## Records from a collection

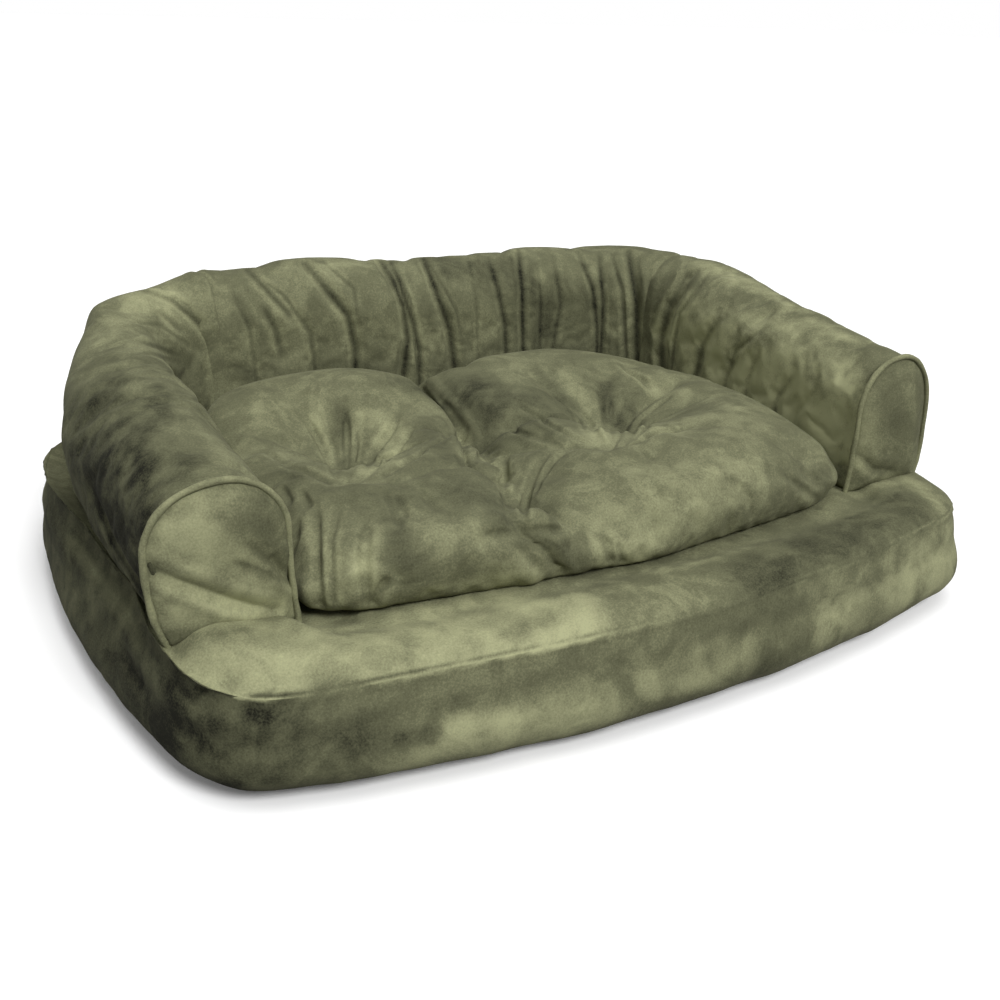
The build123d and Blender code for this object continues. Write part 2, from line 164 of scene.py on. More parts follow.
# a ray from the photograph's camera through one of its pixels
def throughPixel(tree, pixel):
    across = (pixel[0] - viewSet["centrePixel"][0]) / viewSet["focalPixels"]
    above = (viewSet["centrePixel"][1] - pixel[1]) / viewSet["focalPixels"]
    ray = (viewRight * across + viewUp * above - viewBack).normalized()
    return tree.ray_cast(viewPlace, ray)[0]


# a line drawn in the photograph, laid on the surface that it shows
def laidLine(tree, pixels, step=5):
    line = []
    for start, end in zip(pixels, pixels[1:]):
        count = max(1, int(math.dist(start, end) / step))
        for k in range(count):
            share = k / count
            line.append((start[0] + (end[0] - start[0]) * share, start[1] + (end[1] - start[1]) * share))
    line.append(pixels[-1])
    places = [throughPixel(tree, pixel) for pixel in line]
    return np.array([p for p in places if p is not None]).reshape(-1, 3)


# each point's distance to a line and its share of the way along it
def nearLine(places, line):
    best = np.full(len(places), 1e9)
    along = np.zeros(len(places))
    steps = np.linalg.norm(np.diff(line, axis=0), axis=1)
    total = max(steps.sum(), 1e-6)
    done = 0
    for start, end, length in zip(line, line[1:], steps):
        if length < 1e-7:
            continue
        way = (end - start) / length
        share = np.clip((places - start) @ way, 0, length)
        gap = np.linalg.norm(places - (start + share[:, None] * way), axis=1)
        closer = gap < best
        best[closer] = gap[closer]
        along[closer] = (done + share[closer]) / total
        done += length
    return best, along


# the points that lie within a reach of a line's box; none where the line misses the piece
def closeBy(places, line, reach):
    if len(line) < 2:
        return np.zeros(0, int)
    return np.where(((places > line.min(0) - reach) & (places < line.max(0) + reach)).all(1))[0]


def smoothStep(value):
    value = np.clip(value, 0, 1)
    return value * value * (3 - 2 * value)


# 0 up to a start, 1 from there on by a reach, smooth between
def ramp(value, start, reach):
    return smoothStep((value - start) / reach)


# how a crease is cut: how far it reaches, how its sides fall, where its lips stand, the share
# of its width that is held, and the share of its way over which its ends fade
creaseSet = {"reach": 4, "fall": 1.25, "lipPlace": 2.2, "heldWidth": 0.55, "fade": 0.3}


def fadedEnds(along, first, last):
    fade = creaseSet["fade"]
    return (first + (1 - first) * ramp(along, 0, fade)) * (last + (1 - last) * ramp(1 - along, 0, fade))


# presses folds into a piece; each fold is its line in pixels, width, depth and how much
# of its depth it keeps at the start and at the end; where folds meet the strongest counts
def pressFolds(piece, folds, tree, sharp=1.0, deep=1.0, lip=0.3):
    places, outward = points(piece), normals(piece)
    valleys, ridges, held = np.zeros((3, len(places)))
    for pixels, width, depth, first, last in folds:
        line = laidLine(tree, pixels)
        width = width * sharp
        near = closeBy(places, line, width * creaseSet["reach"])
        if not len(near):
            continue
        gap, along = nearLine(places[near], line)
        full = fadedEnds(along, first, last)
        cut = full * (depth * deep)
        lips = (gap - creaseSet["lipPlace"] * width) / width
        valleys[near] = np.maximum(valleys[near], cut * np.exp(-(gap / width) ** creaseSet["fall"]))
        ridges[near] = np.maximum(ridges[near], cut * np.exp(-lips ** 2))
        tight = np.exp(-(gap / (creaseSet["heldWidth"] * width)) ** 2)
        held[near] = np.maximum(held[near], full * tight)
    setPoints(piece, places + outward * (lip * ridges - valleys)[:, None])
    return held


# the cloth of a stuffed piece, and below which hold a point counts as free
clothSet = {"quality": 5, "mass": 0.3, "stretch": 15, "shear": 5, "pressure": 4.0, "free": 0.2}


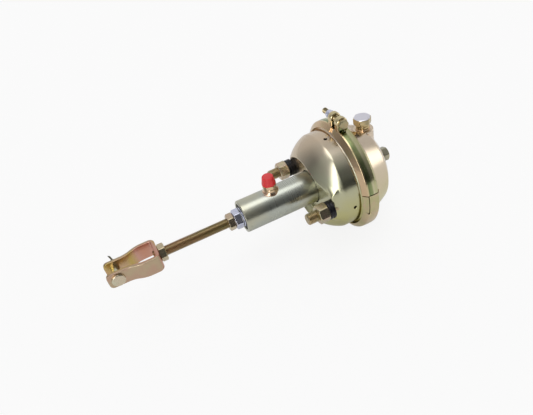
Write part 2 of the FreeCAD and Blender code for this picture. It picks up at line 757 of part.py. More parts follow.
save("top_port_plug", make_plug(top_plug_across_flats, top_plug_head_height, plug_collar_height,
                                top_plug_stem, top_port, Z_AXIS))
save("top_plug_washer", make_plug_washer(top_port, Z_AXIS))
save("rear_port_boss", bar_x(cup_end_x, rear_face_x, rear_boss_radius).cut(
    bar_x(cup_end_x - over, rear_face_x + over, port_hole_radius)))
save("rear_port_plug", make_plug(rear_plug_across_flats, rear_plug_head_height, rear_plug_collar_height,
                                 rear_boss_length + sheet, rear_port, X_AXIS))
save("rear_plug_washer", make_plug_washer(rear_port, X_AXIS))

save("diaphragm", make_diaphragm())
save("return_spring", make_return_spring())
save("push_plate", make_push_plate())
save("plunger", make_plunger())
save("threaded_rod", bar_x(rod_front_x, hex_end_x + rod_grip, rod_radius))
save("plunger_lock_nut", make_lock_nut(hex_end_x - lock_nut_height))
save("clevis_lock_nut", make_lock_nut(clevis_web_x))
save("clevis", make_clevis())
save("clevis_pin", make_clevis_pin())
save("pin_washer", bar_y(fork_half_width + seat_gap, fork_half_width + pin_washer_height, pin_washer_radius,
                         pin_x, 0).cut(bar_y(0, 2 * fork_half_width, pin_radius + seat_gap, pin_x, 0)))
save("cotter_pin", make_cotter())
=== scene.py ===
import math

import bmesh
import bpy
import numpy as np
from mathutils import Matrix, Vector


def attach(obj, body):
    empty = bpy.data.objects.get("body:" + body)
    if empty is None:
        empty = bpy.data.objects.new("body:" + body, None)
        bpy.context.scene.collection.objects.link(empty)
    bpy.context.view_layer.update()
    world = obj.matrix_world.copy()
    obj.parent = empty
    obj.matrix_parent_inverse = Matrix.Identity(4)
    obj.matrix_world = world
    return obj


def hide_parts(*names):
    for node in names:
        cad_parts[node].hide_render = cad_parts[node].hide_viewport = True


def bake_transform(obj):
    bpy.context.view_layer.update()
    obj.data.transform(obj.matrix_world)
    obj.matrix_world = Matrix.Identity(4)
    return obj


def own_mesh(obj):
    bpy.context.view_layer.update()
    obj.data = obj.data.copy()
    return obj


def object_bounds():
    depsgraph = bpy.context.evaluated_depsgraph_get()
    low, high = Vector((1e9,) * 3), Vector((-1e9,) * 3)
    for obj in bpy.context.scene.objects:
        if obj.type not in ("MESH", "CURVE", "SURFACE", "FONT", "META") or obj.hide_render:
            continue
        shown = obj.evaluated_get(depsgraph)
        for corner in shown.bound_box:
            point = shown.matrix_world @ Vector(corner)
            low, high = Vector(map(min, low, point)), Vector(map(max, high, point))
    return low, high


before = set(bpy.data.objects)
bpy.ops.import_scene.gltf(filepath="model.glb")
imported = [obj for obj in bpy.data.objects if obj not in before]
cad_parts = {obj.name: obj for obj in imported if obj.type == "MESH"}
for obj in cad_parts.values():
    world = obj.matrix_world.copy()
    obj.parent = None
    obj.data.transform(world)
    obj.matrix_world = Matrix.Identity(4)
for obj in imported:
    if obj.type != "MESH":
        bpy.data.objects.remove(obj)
cad_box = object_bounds()

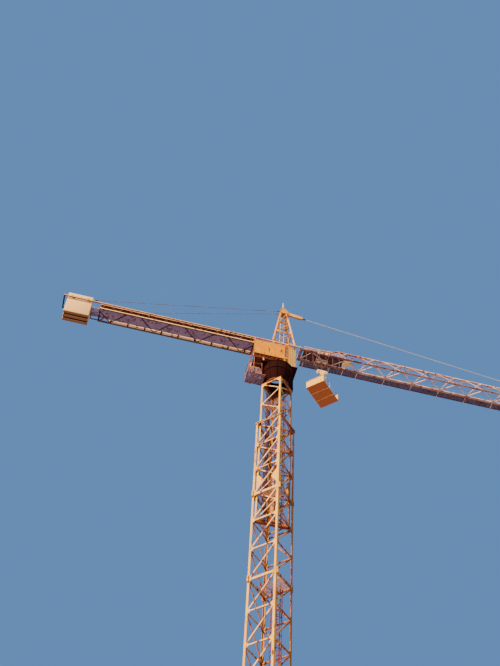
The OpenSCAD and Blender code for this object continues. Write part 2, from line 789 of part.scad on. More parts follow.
module bin_guard() {
    y = -bin_w / 2 + 25;
    color("#dfe6ea") translate([trolley_x, 0, 0]) rotate([0, 0, 45]) {
        r = guard_tube / 2;
        for (x = [-guard_in, -guard_out]) block(x - r, x + r, y - r, y + r, bin_z + 40, bin_top + guard_rise - 10);
        block(-guard_in - r, -guard_out + r, y - r, y + r, bin_top + guard_rise - guard_tube, bin_top + guard_rise);
    }
}

base_plate();
base_cross();
base_shoes();
mast_posts(1);  // mast_posts_1
mast_posts(2);  // mast_posts_2
mast_posts(3);  // mast_posts_3
mast_posts(4);  // mast_posts_4
mast_lacing(1);  // mast_lacing_1
mast_lacing(2);  // mast_lacing_2
mast_lacing(3);  // mast_lacing_3
mast_lacing(4);  // mast_lacing_4
mast_ladder();
mast_guides();
inner_posts();
inner_lacing();
inner_foot_beam();
inner_ladder();
mast_head();
slew_pedestal();
slew_deck();
slew_frame();
service_platform();
sign_panel();
operator_cab();
cathead();
cathead_head();
cathead_rod();
jib_root();
jib_section(1);  // jib_section_1
jib_section(2);  // jib_section_2
jib_section(3);  // jib_section_3
jib_tip();
catwalk();
winch_deck();
hoist_winch();
trolley_winch();
jib_tie();
counter_girder(-1);  // counter_girder_near
counter_girder(1);  // counter_girder_far
counter_bracing();
counter_floor();
counter_ties();
counterweights();
weight_bars();
trolley_frame();
trolley_wheels();
trolley_sheaves();
rope_falls();
hook_block();
block_sheaves();
hook();
slings();
load_bin();
bin_guard();
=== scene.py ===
"""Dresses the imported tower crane: finishes, fine steelwork, ropes, floor, light and camera.

Every length is in metres in the crane's own frame: +X runs along the jib, +Z is up, and the
origin is the middle of the base plate's underside.
"""
import logging
import math
from collections.abc import Callable, Iterable, Sequence
from dataclasses import dataclass, field
from enum import Enum
from itertools import product

import bmesh
import bpy
from mathutils import Matrix, Vector


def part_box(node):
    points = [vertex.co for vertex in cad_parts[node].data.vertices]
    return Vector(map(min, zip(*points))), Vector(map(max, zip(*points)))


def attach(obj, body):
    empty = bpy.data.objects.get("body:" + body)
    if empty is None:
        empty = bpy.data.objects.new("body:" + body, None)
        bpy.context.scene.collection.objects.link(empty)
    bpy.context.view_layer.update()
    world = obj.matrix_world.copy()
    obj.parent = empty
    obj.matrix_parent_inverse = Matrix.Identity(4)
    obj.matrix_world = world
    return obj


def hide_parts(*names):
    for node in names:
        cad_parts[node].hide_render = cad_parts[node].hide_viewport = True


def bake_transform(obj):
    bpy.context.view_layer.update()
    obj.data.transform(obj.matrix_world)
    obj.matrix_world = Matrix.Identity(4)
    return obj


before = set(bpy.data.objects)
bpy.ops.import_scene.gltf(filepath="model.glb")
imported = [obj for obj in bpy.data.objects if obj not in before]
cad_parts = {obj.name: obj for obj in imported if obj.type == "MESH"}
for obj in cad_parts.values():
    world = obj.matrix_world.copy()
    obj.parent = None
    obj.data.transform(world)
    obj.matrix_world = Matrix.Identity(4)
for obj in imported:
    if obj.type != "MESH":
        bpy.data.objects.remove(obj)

LOG = logging.getLogger("crane")
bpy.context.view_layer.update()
UP = Vector((0, 0, 1))
ALONG = Vector((1, 0, 0))
ACROSS = Vector((0, 1, 0))
MM = 0.001
# Faces that meet at less than this angle are shaded as one.
SMOOTH = math.radians(38)
# The mast stands corner-on to the jib.
CORNER_ON = math.radians(45)
QUARTER = math.radians(90)
# The near side of the crane, and the far one.
SIDES = (-1, 1)

Point = Sequence[float]
Socket = bpy.types.NodeSocket
Tree = bpy.types.NodeTree


class Body(Enum):
    """The parts of the crane that move on their own."""

    TOWER = "tower"
    INNER = "inner_mast"
    SLEWING = "slewing_part"
    TROLLEY = "trolley"
    BLOCK = "hook_block"


def low(node: str) -> Vector:
    """The lowest corner of a CAD node."""
    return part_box(node)[0]


def high(node: str) -> Vector:
    """The highest corner of a CAD node."""
    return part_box(node)[1]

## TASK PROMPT
Quote exactly the stretch of lines above that starts at the first one and ends at the line with "return tree.ray_cast(viewPlace, ray)[0]", and nothing beyond it.

## SOLUTION TO THE PROBLEM
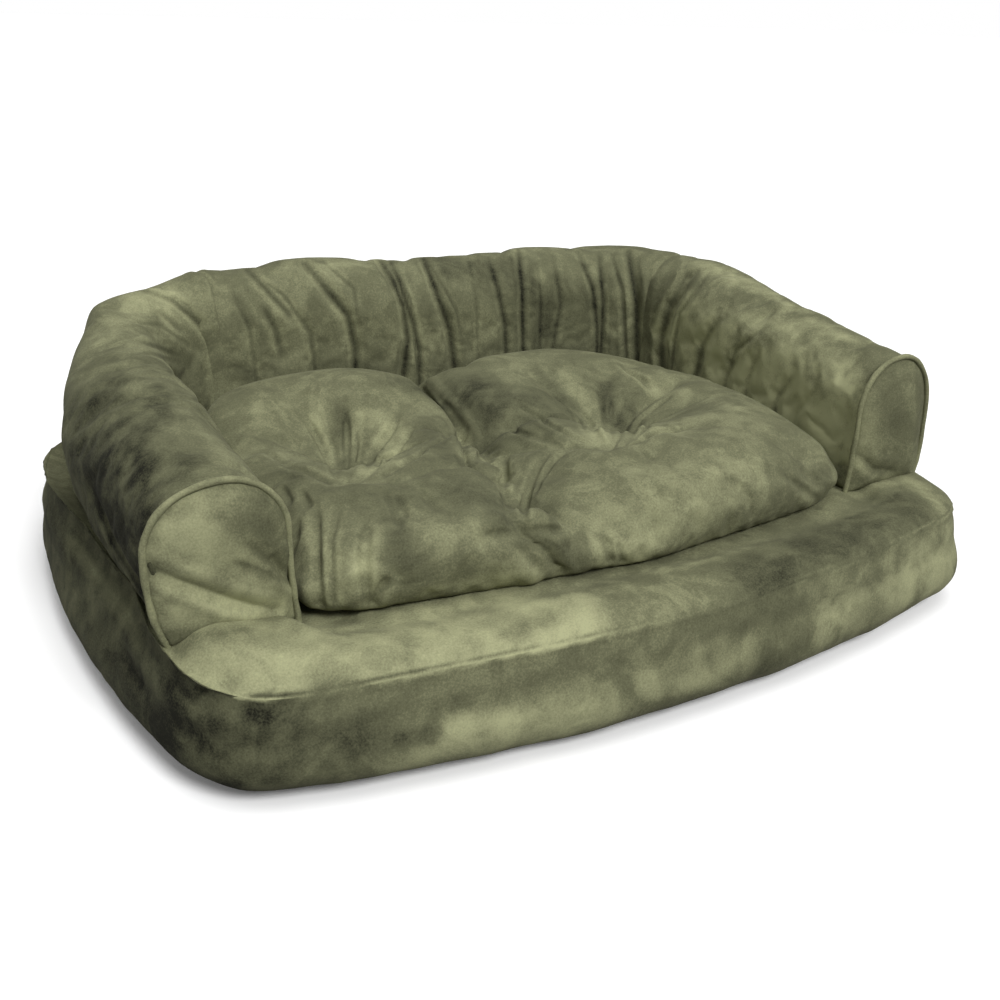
The build123d and Blender code for this object continues. Write part 2, from line 164 of scene.py on. More parts follow.
# a ray from the photograph's camera through one of its pixels
def throughPixel(tree, pixel):
    across = (pixel[0] - viewSet["centrePixel"][0]) / viewSet["focalPixels"]
    above = (viewSet["centrePixel"][1] - pixel[1]) / viewSet["focalPixels"]
    ray = (viewRight * across + viewUp * above - viewBack).normalized()
    return tree.ray_cast(viewPlace, ray)[0]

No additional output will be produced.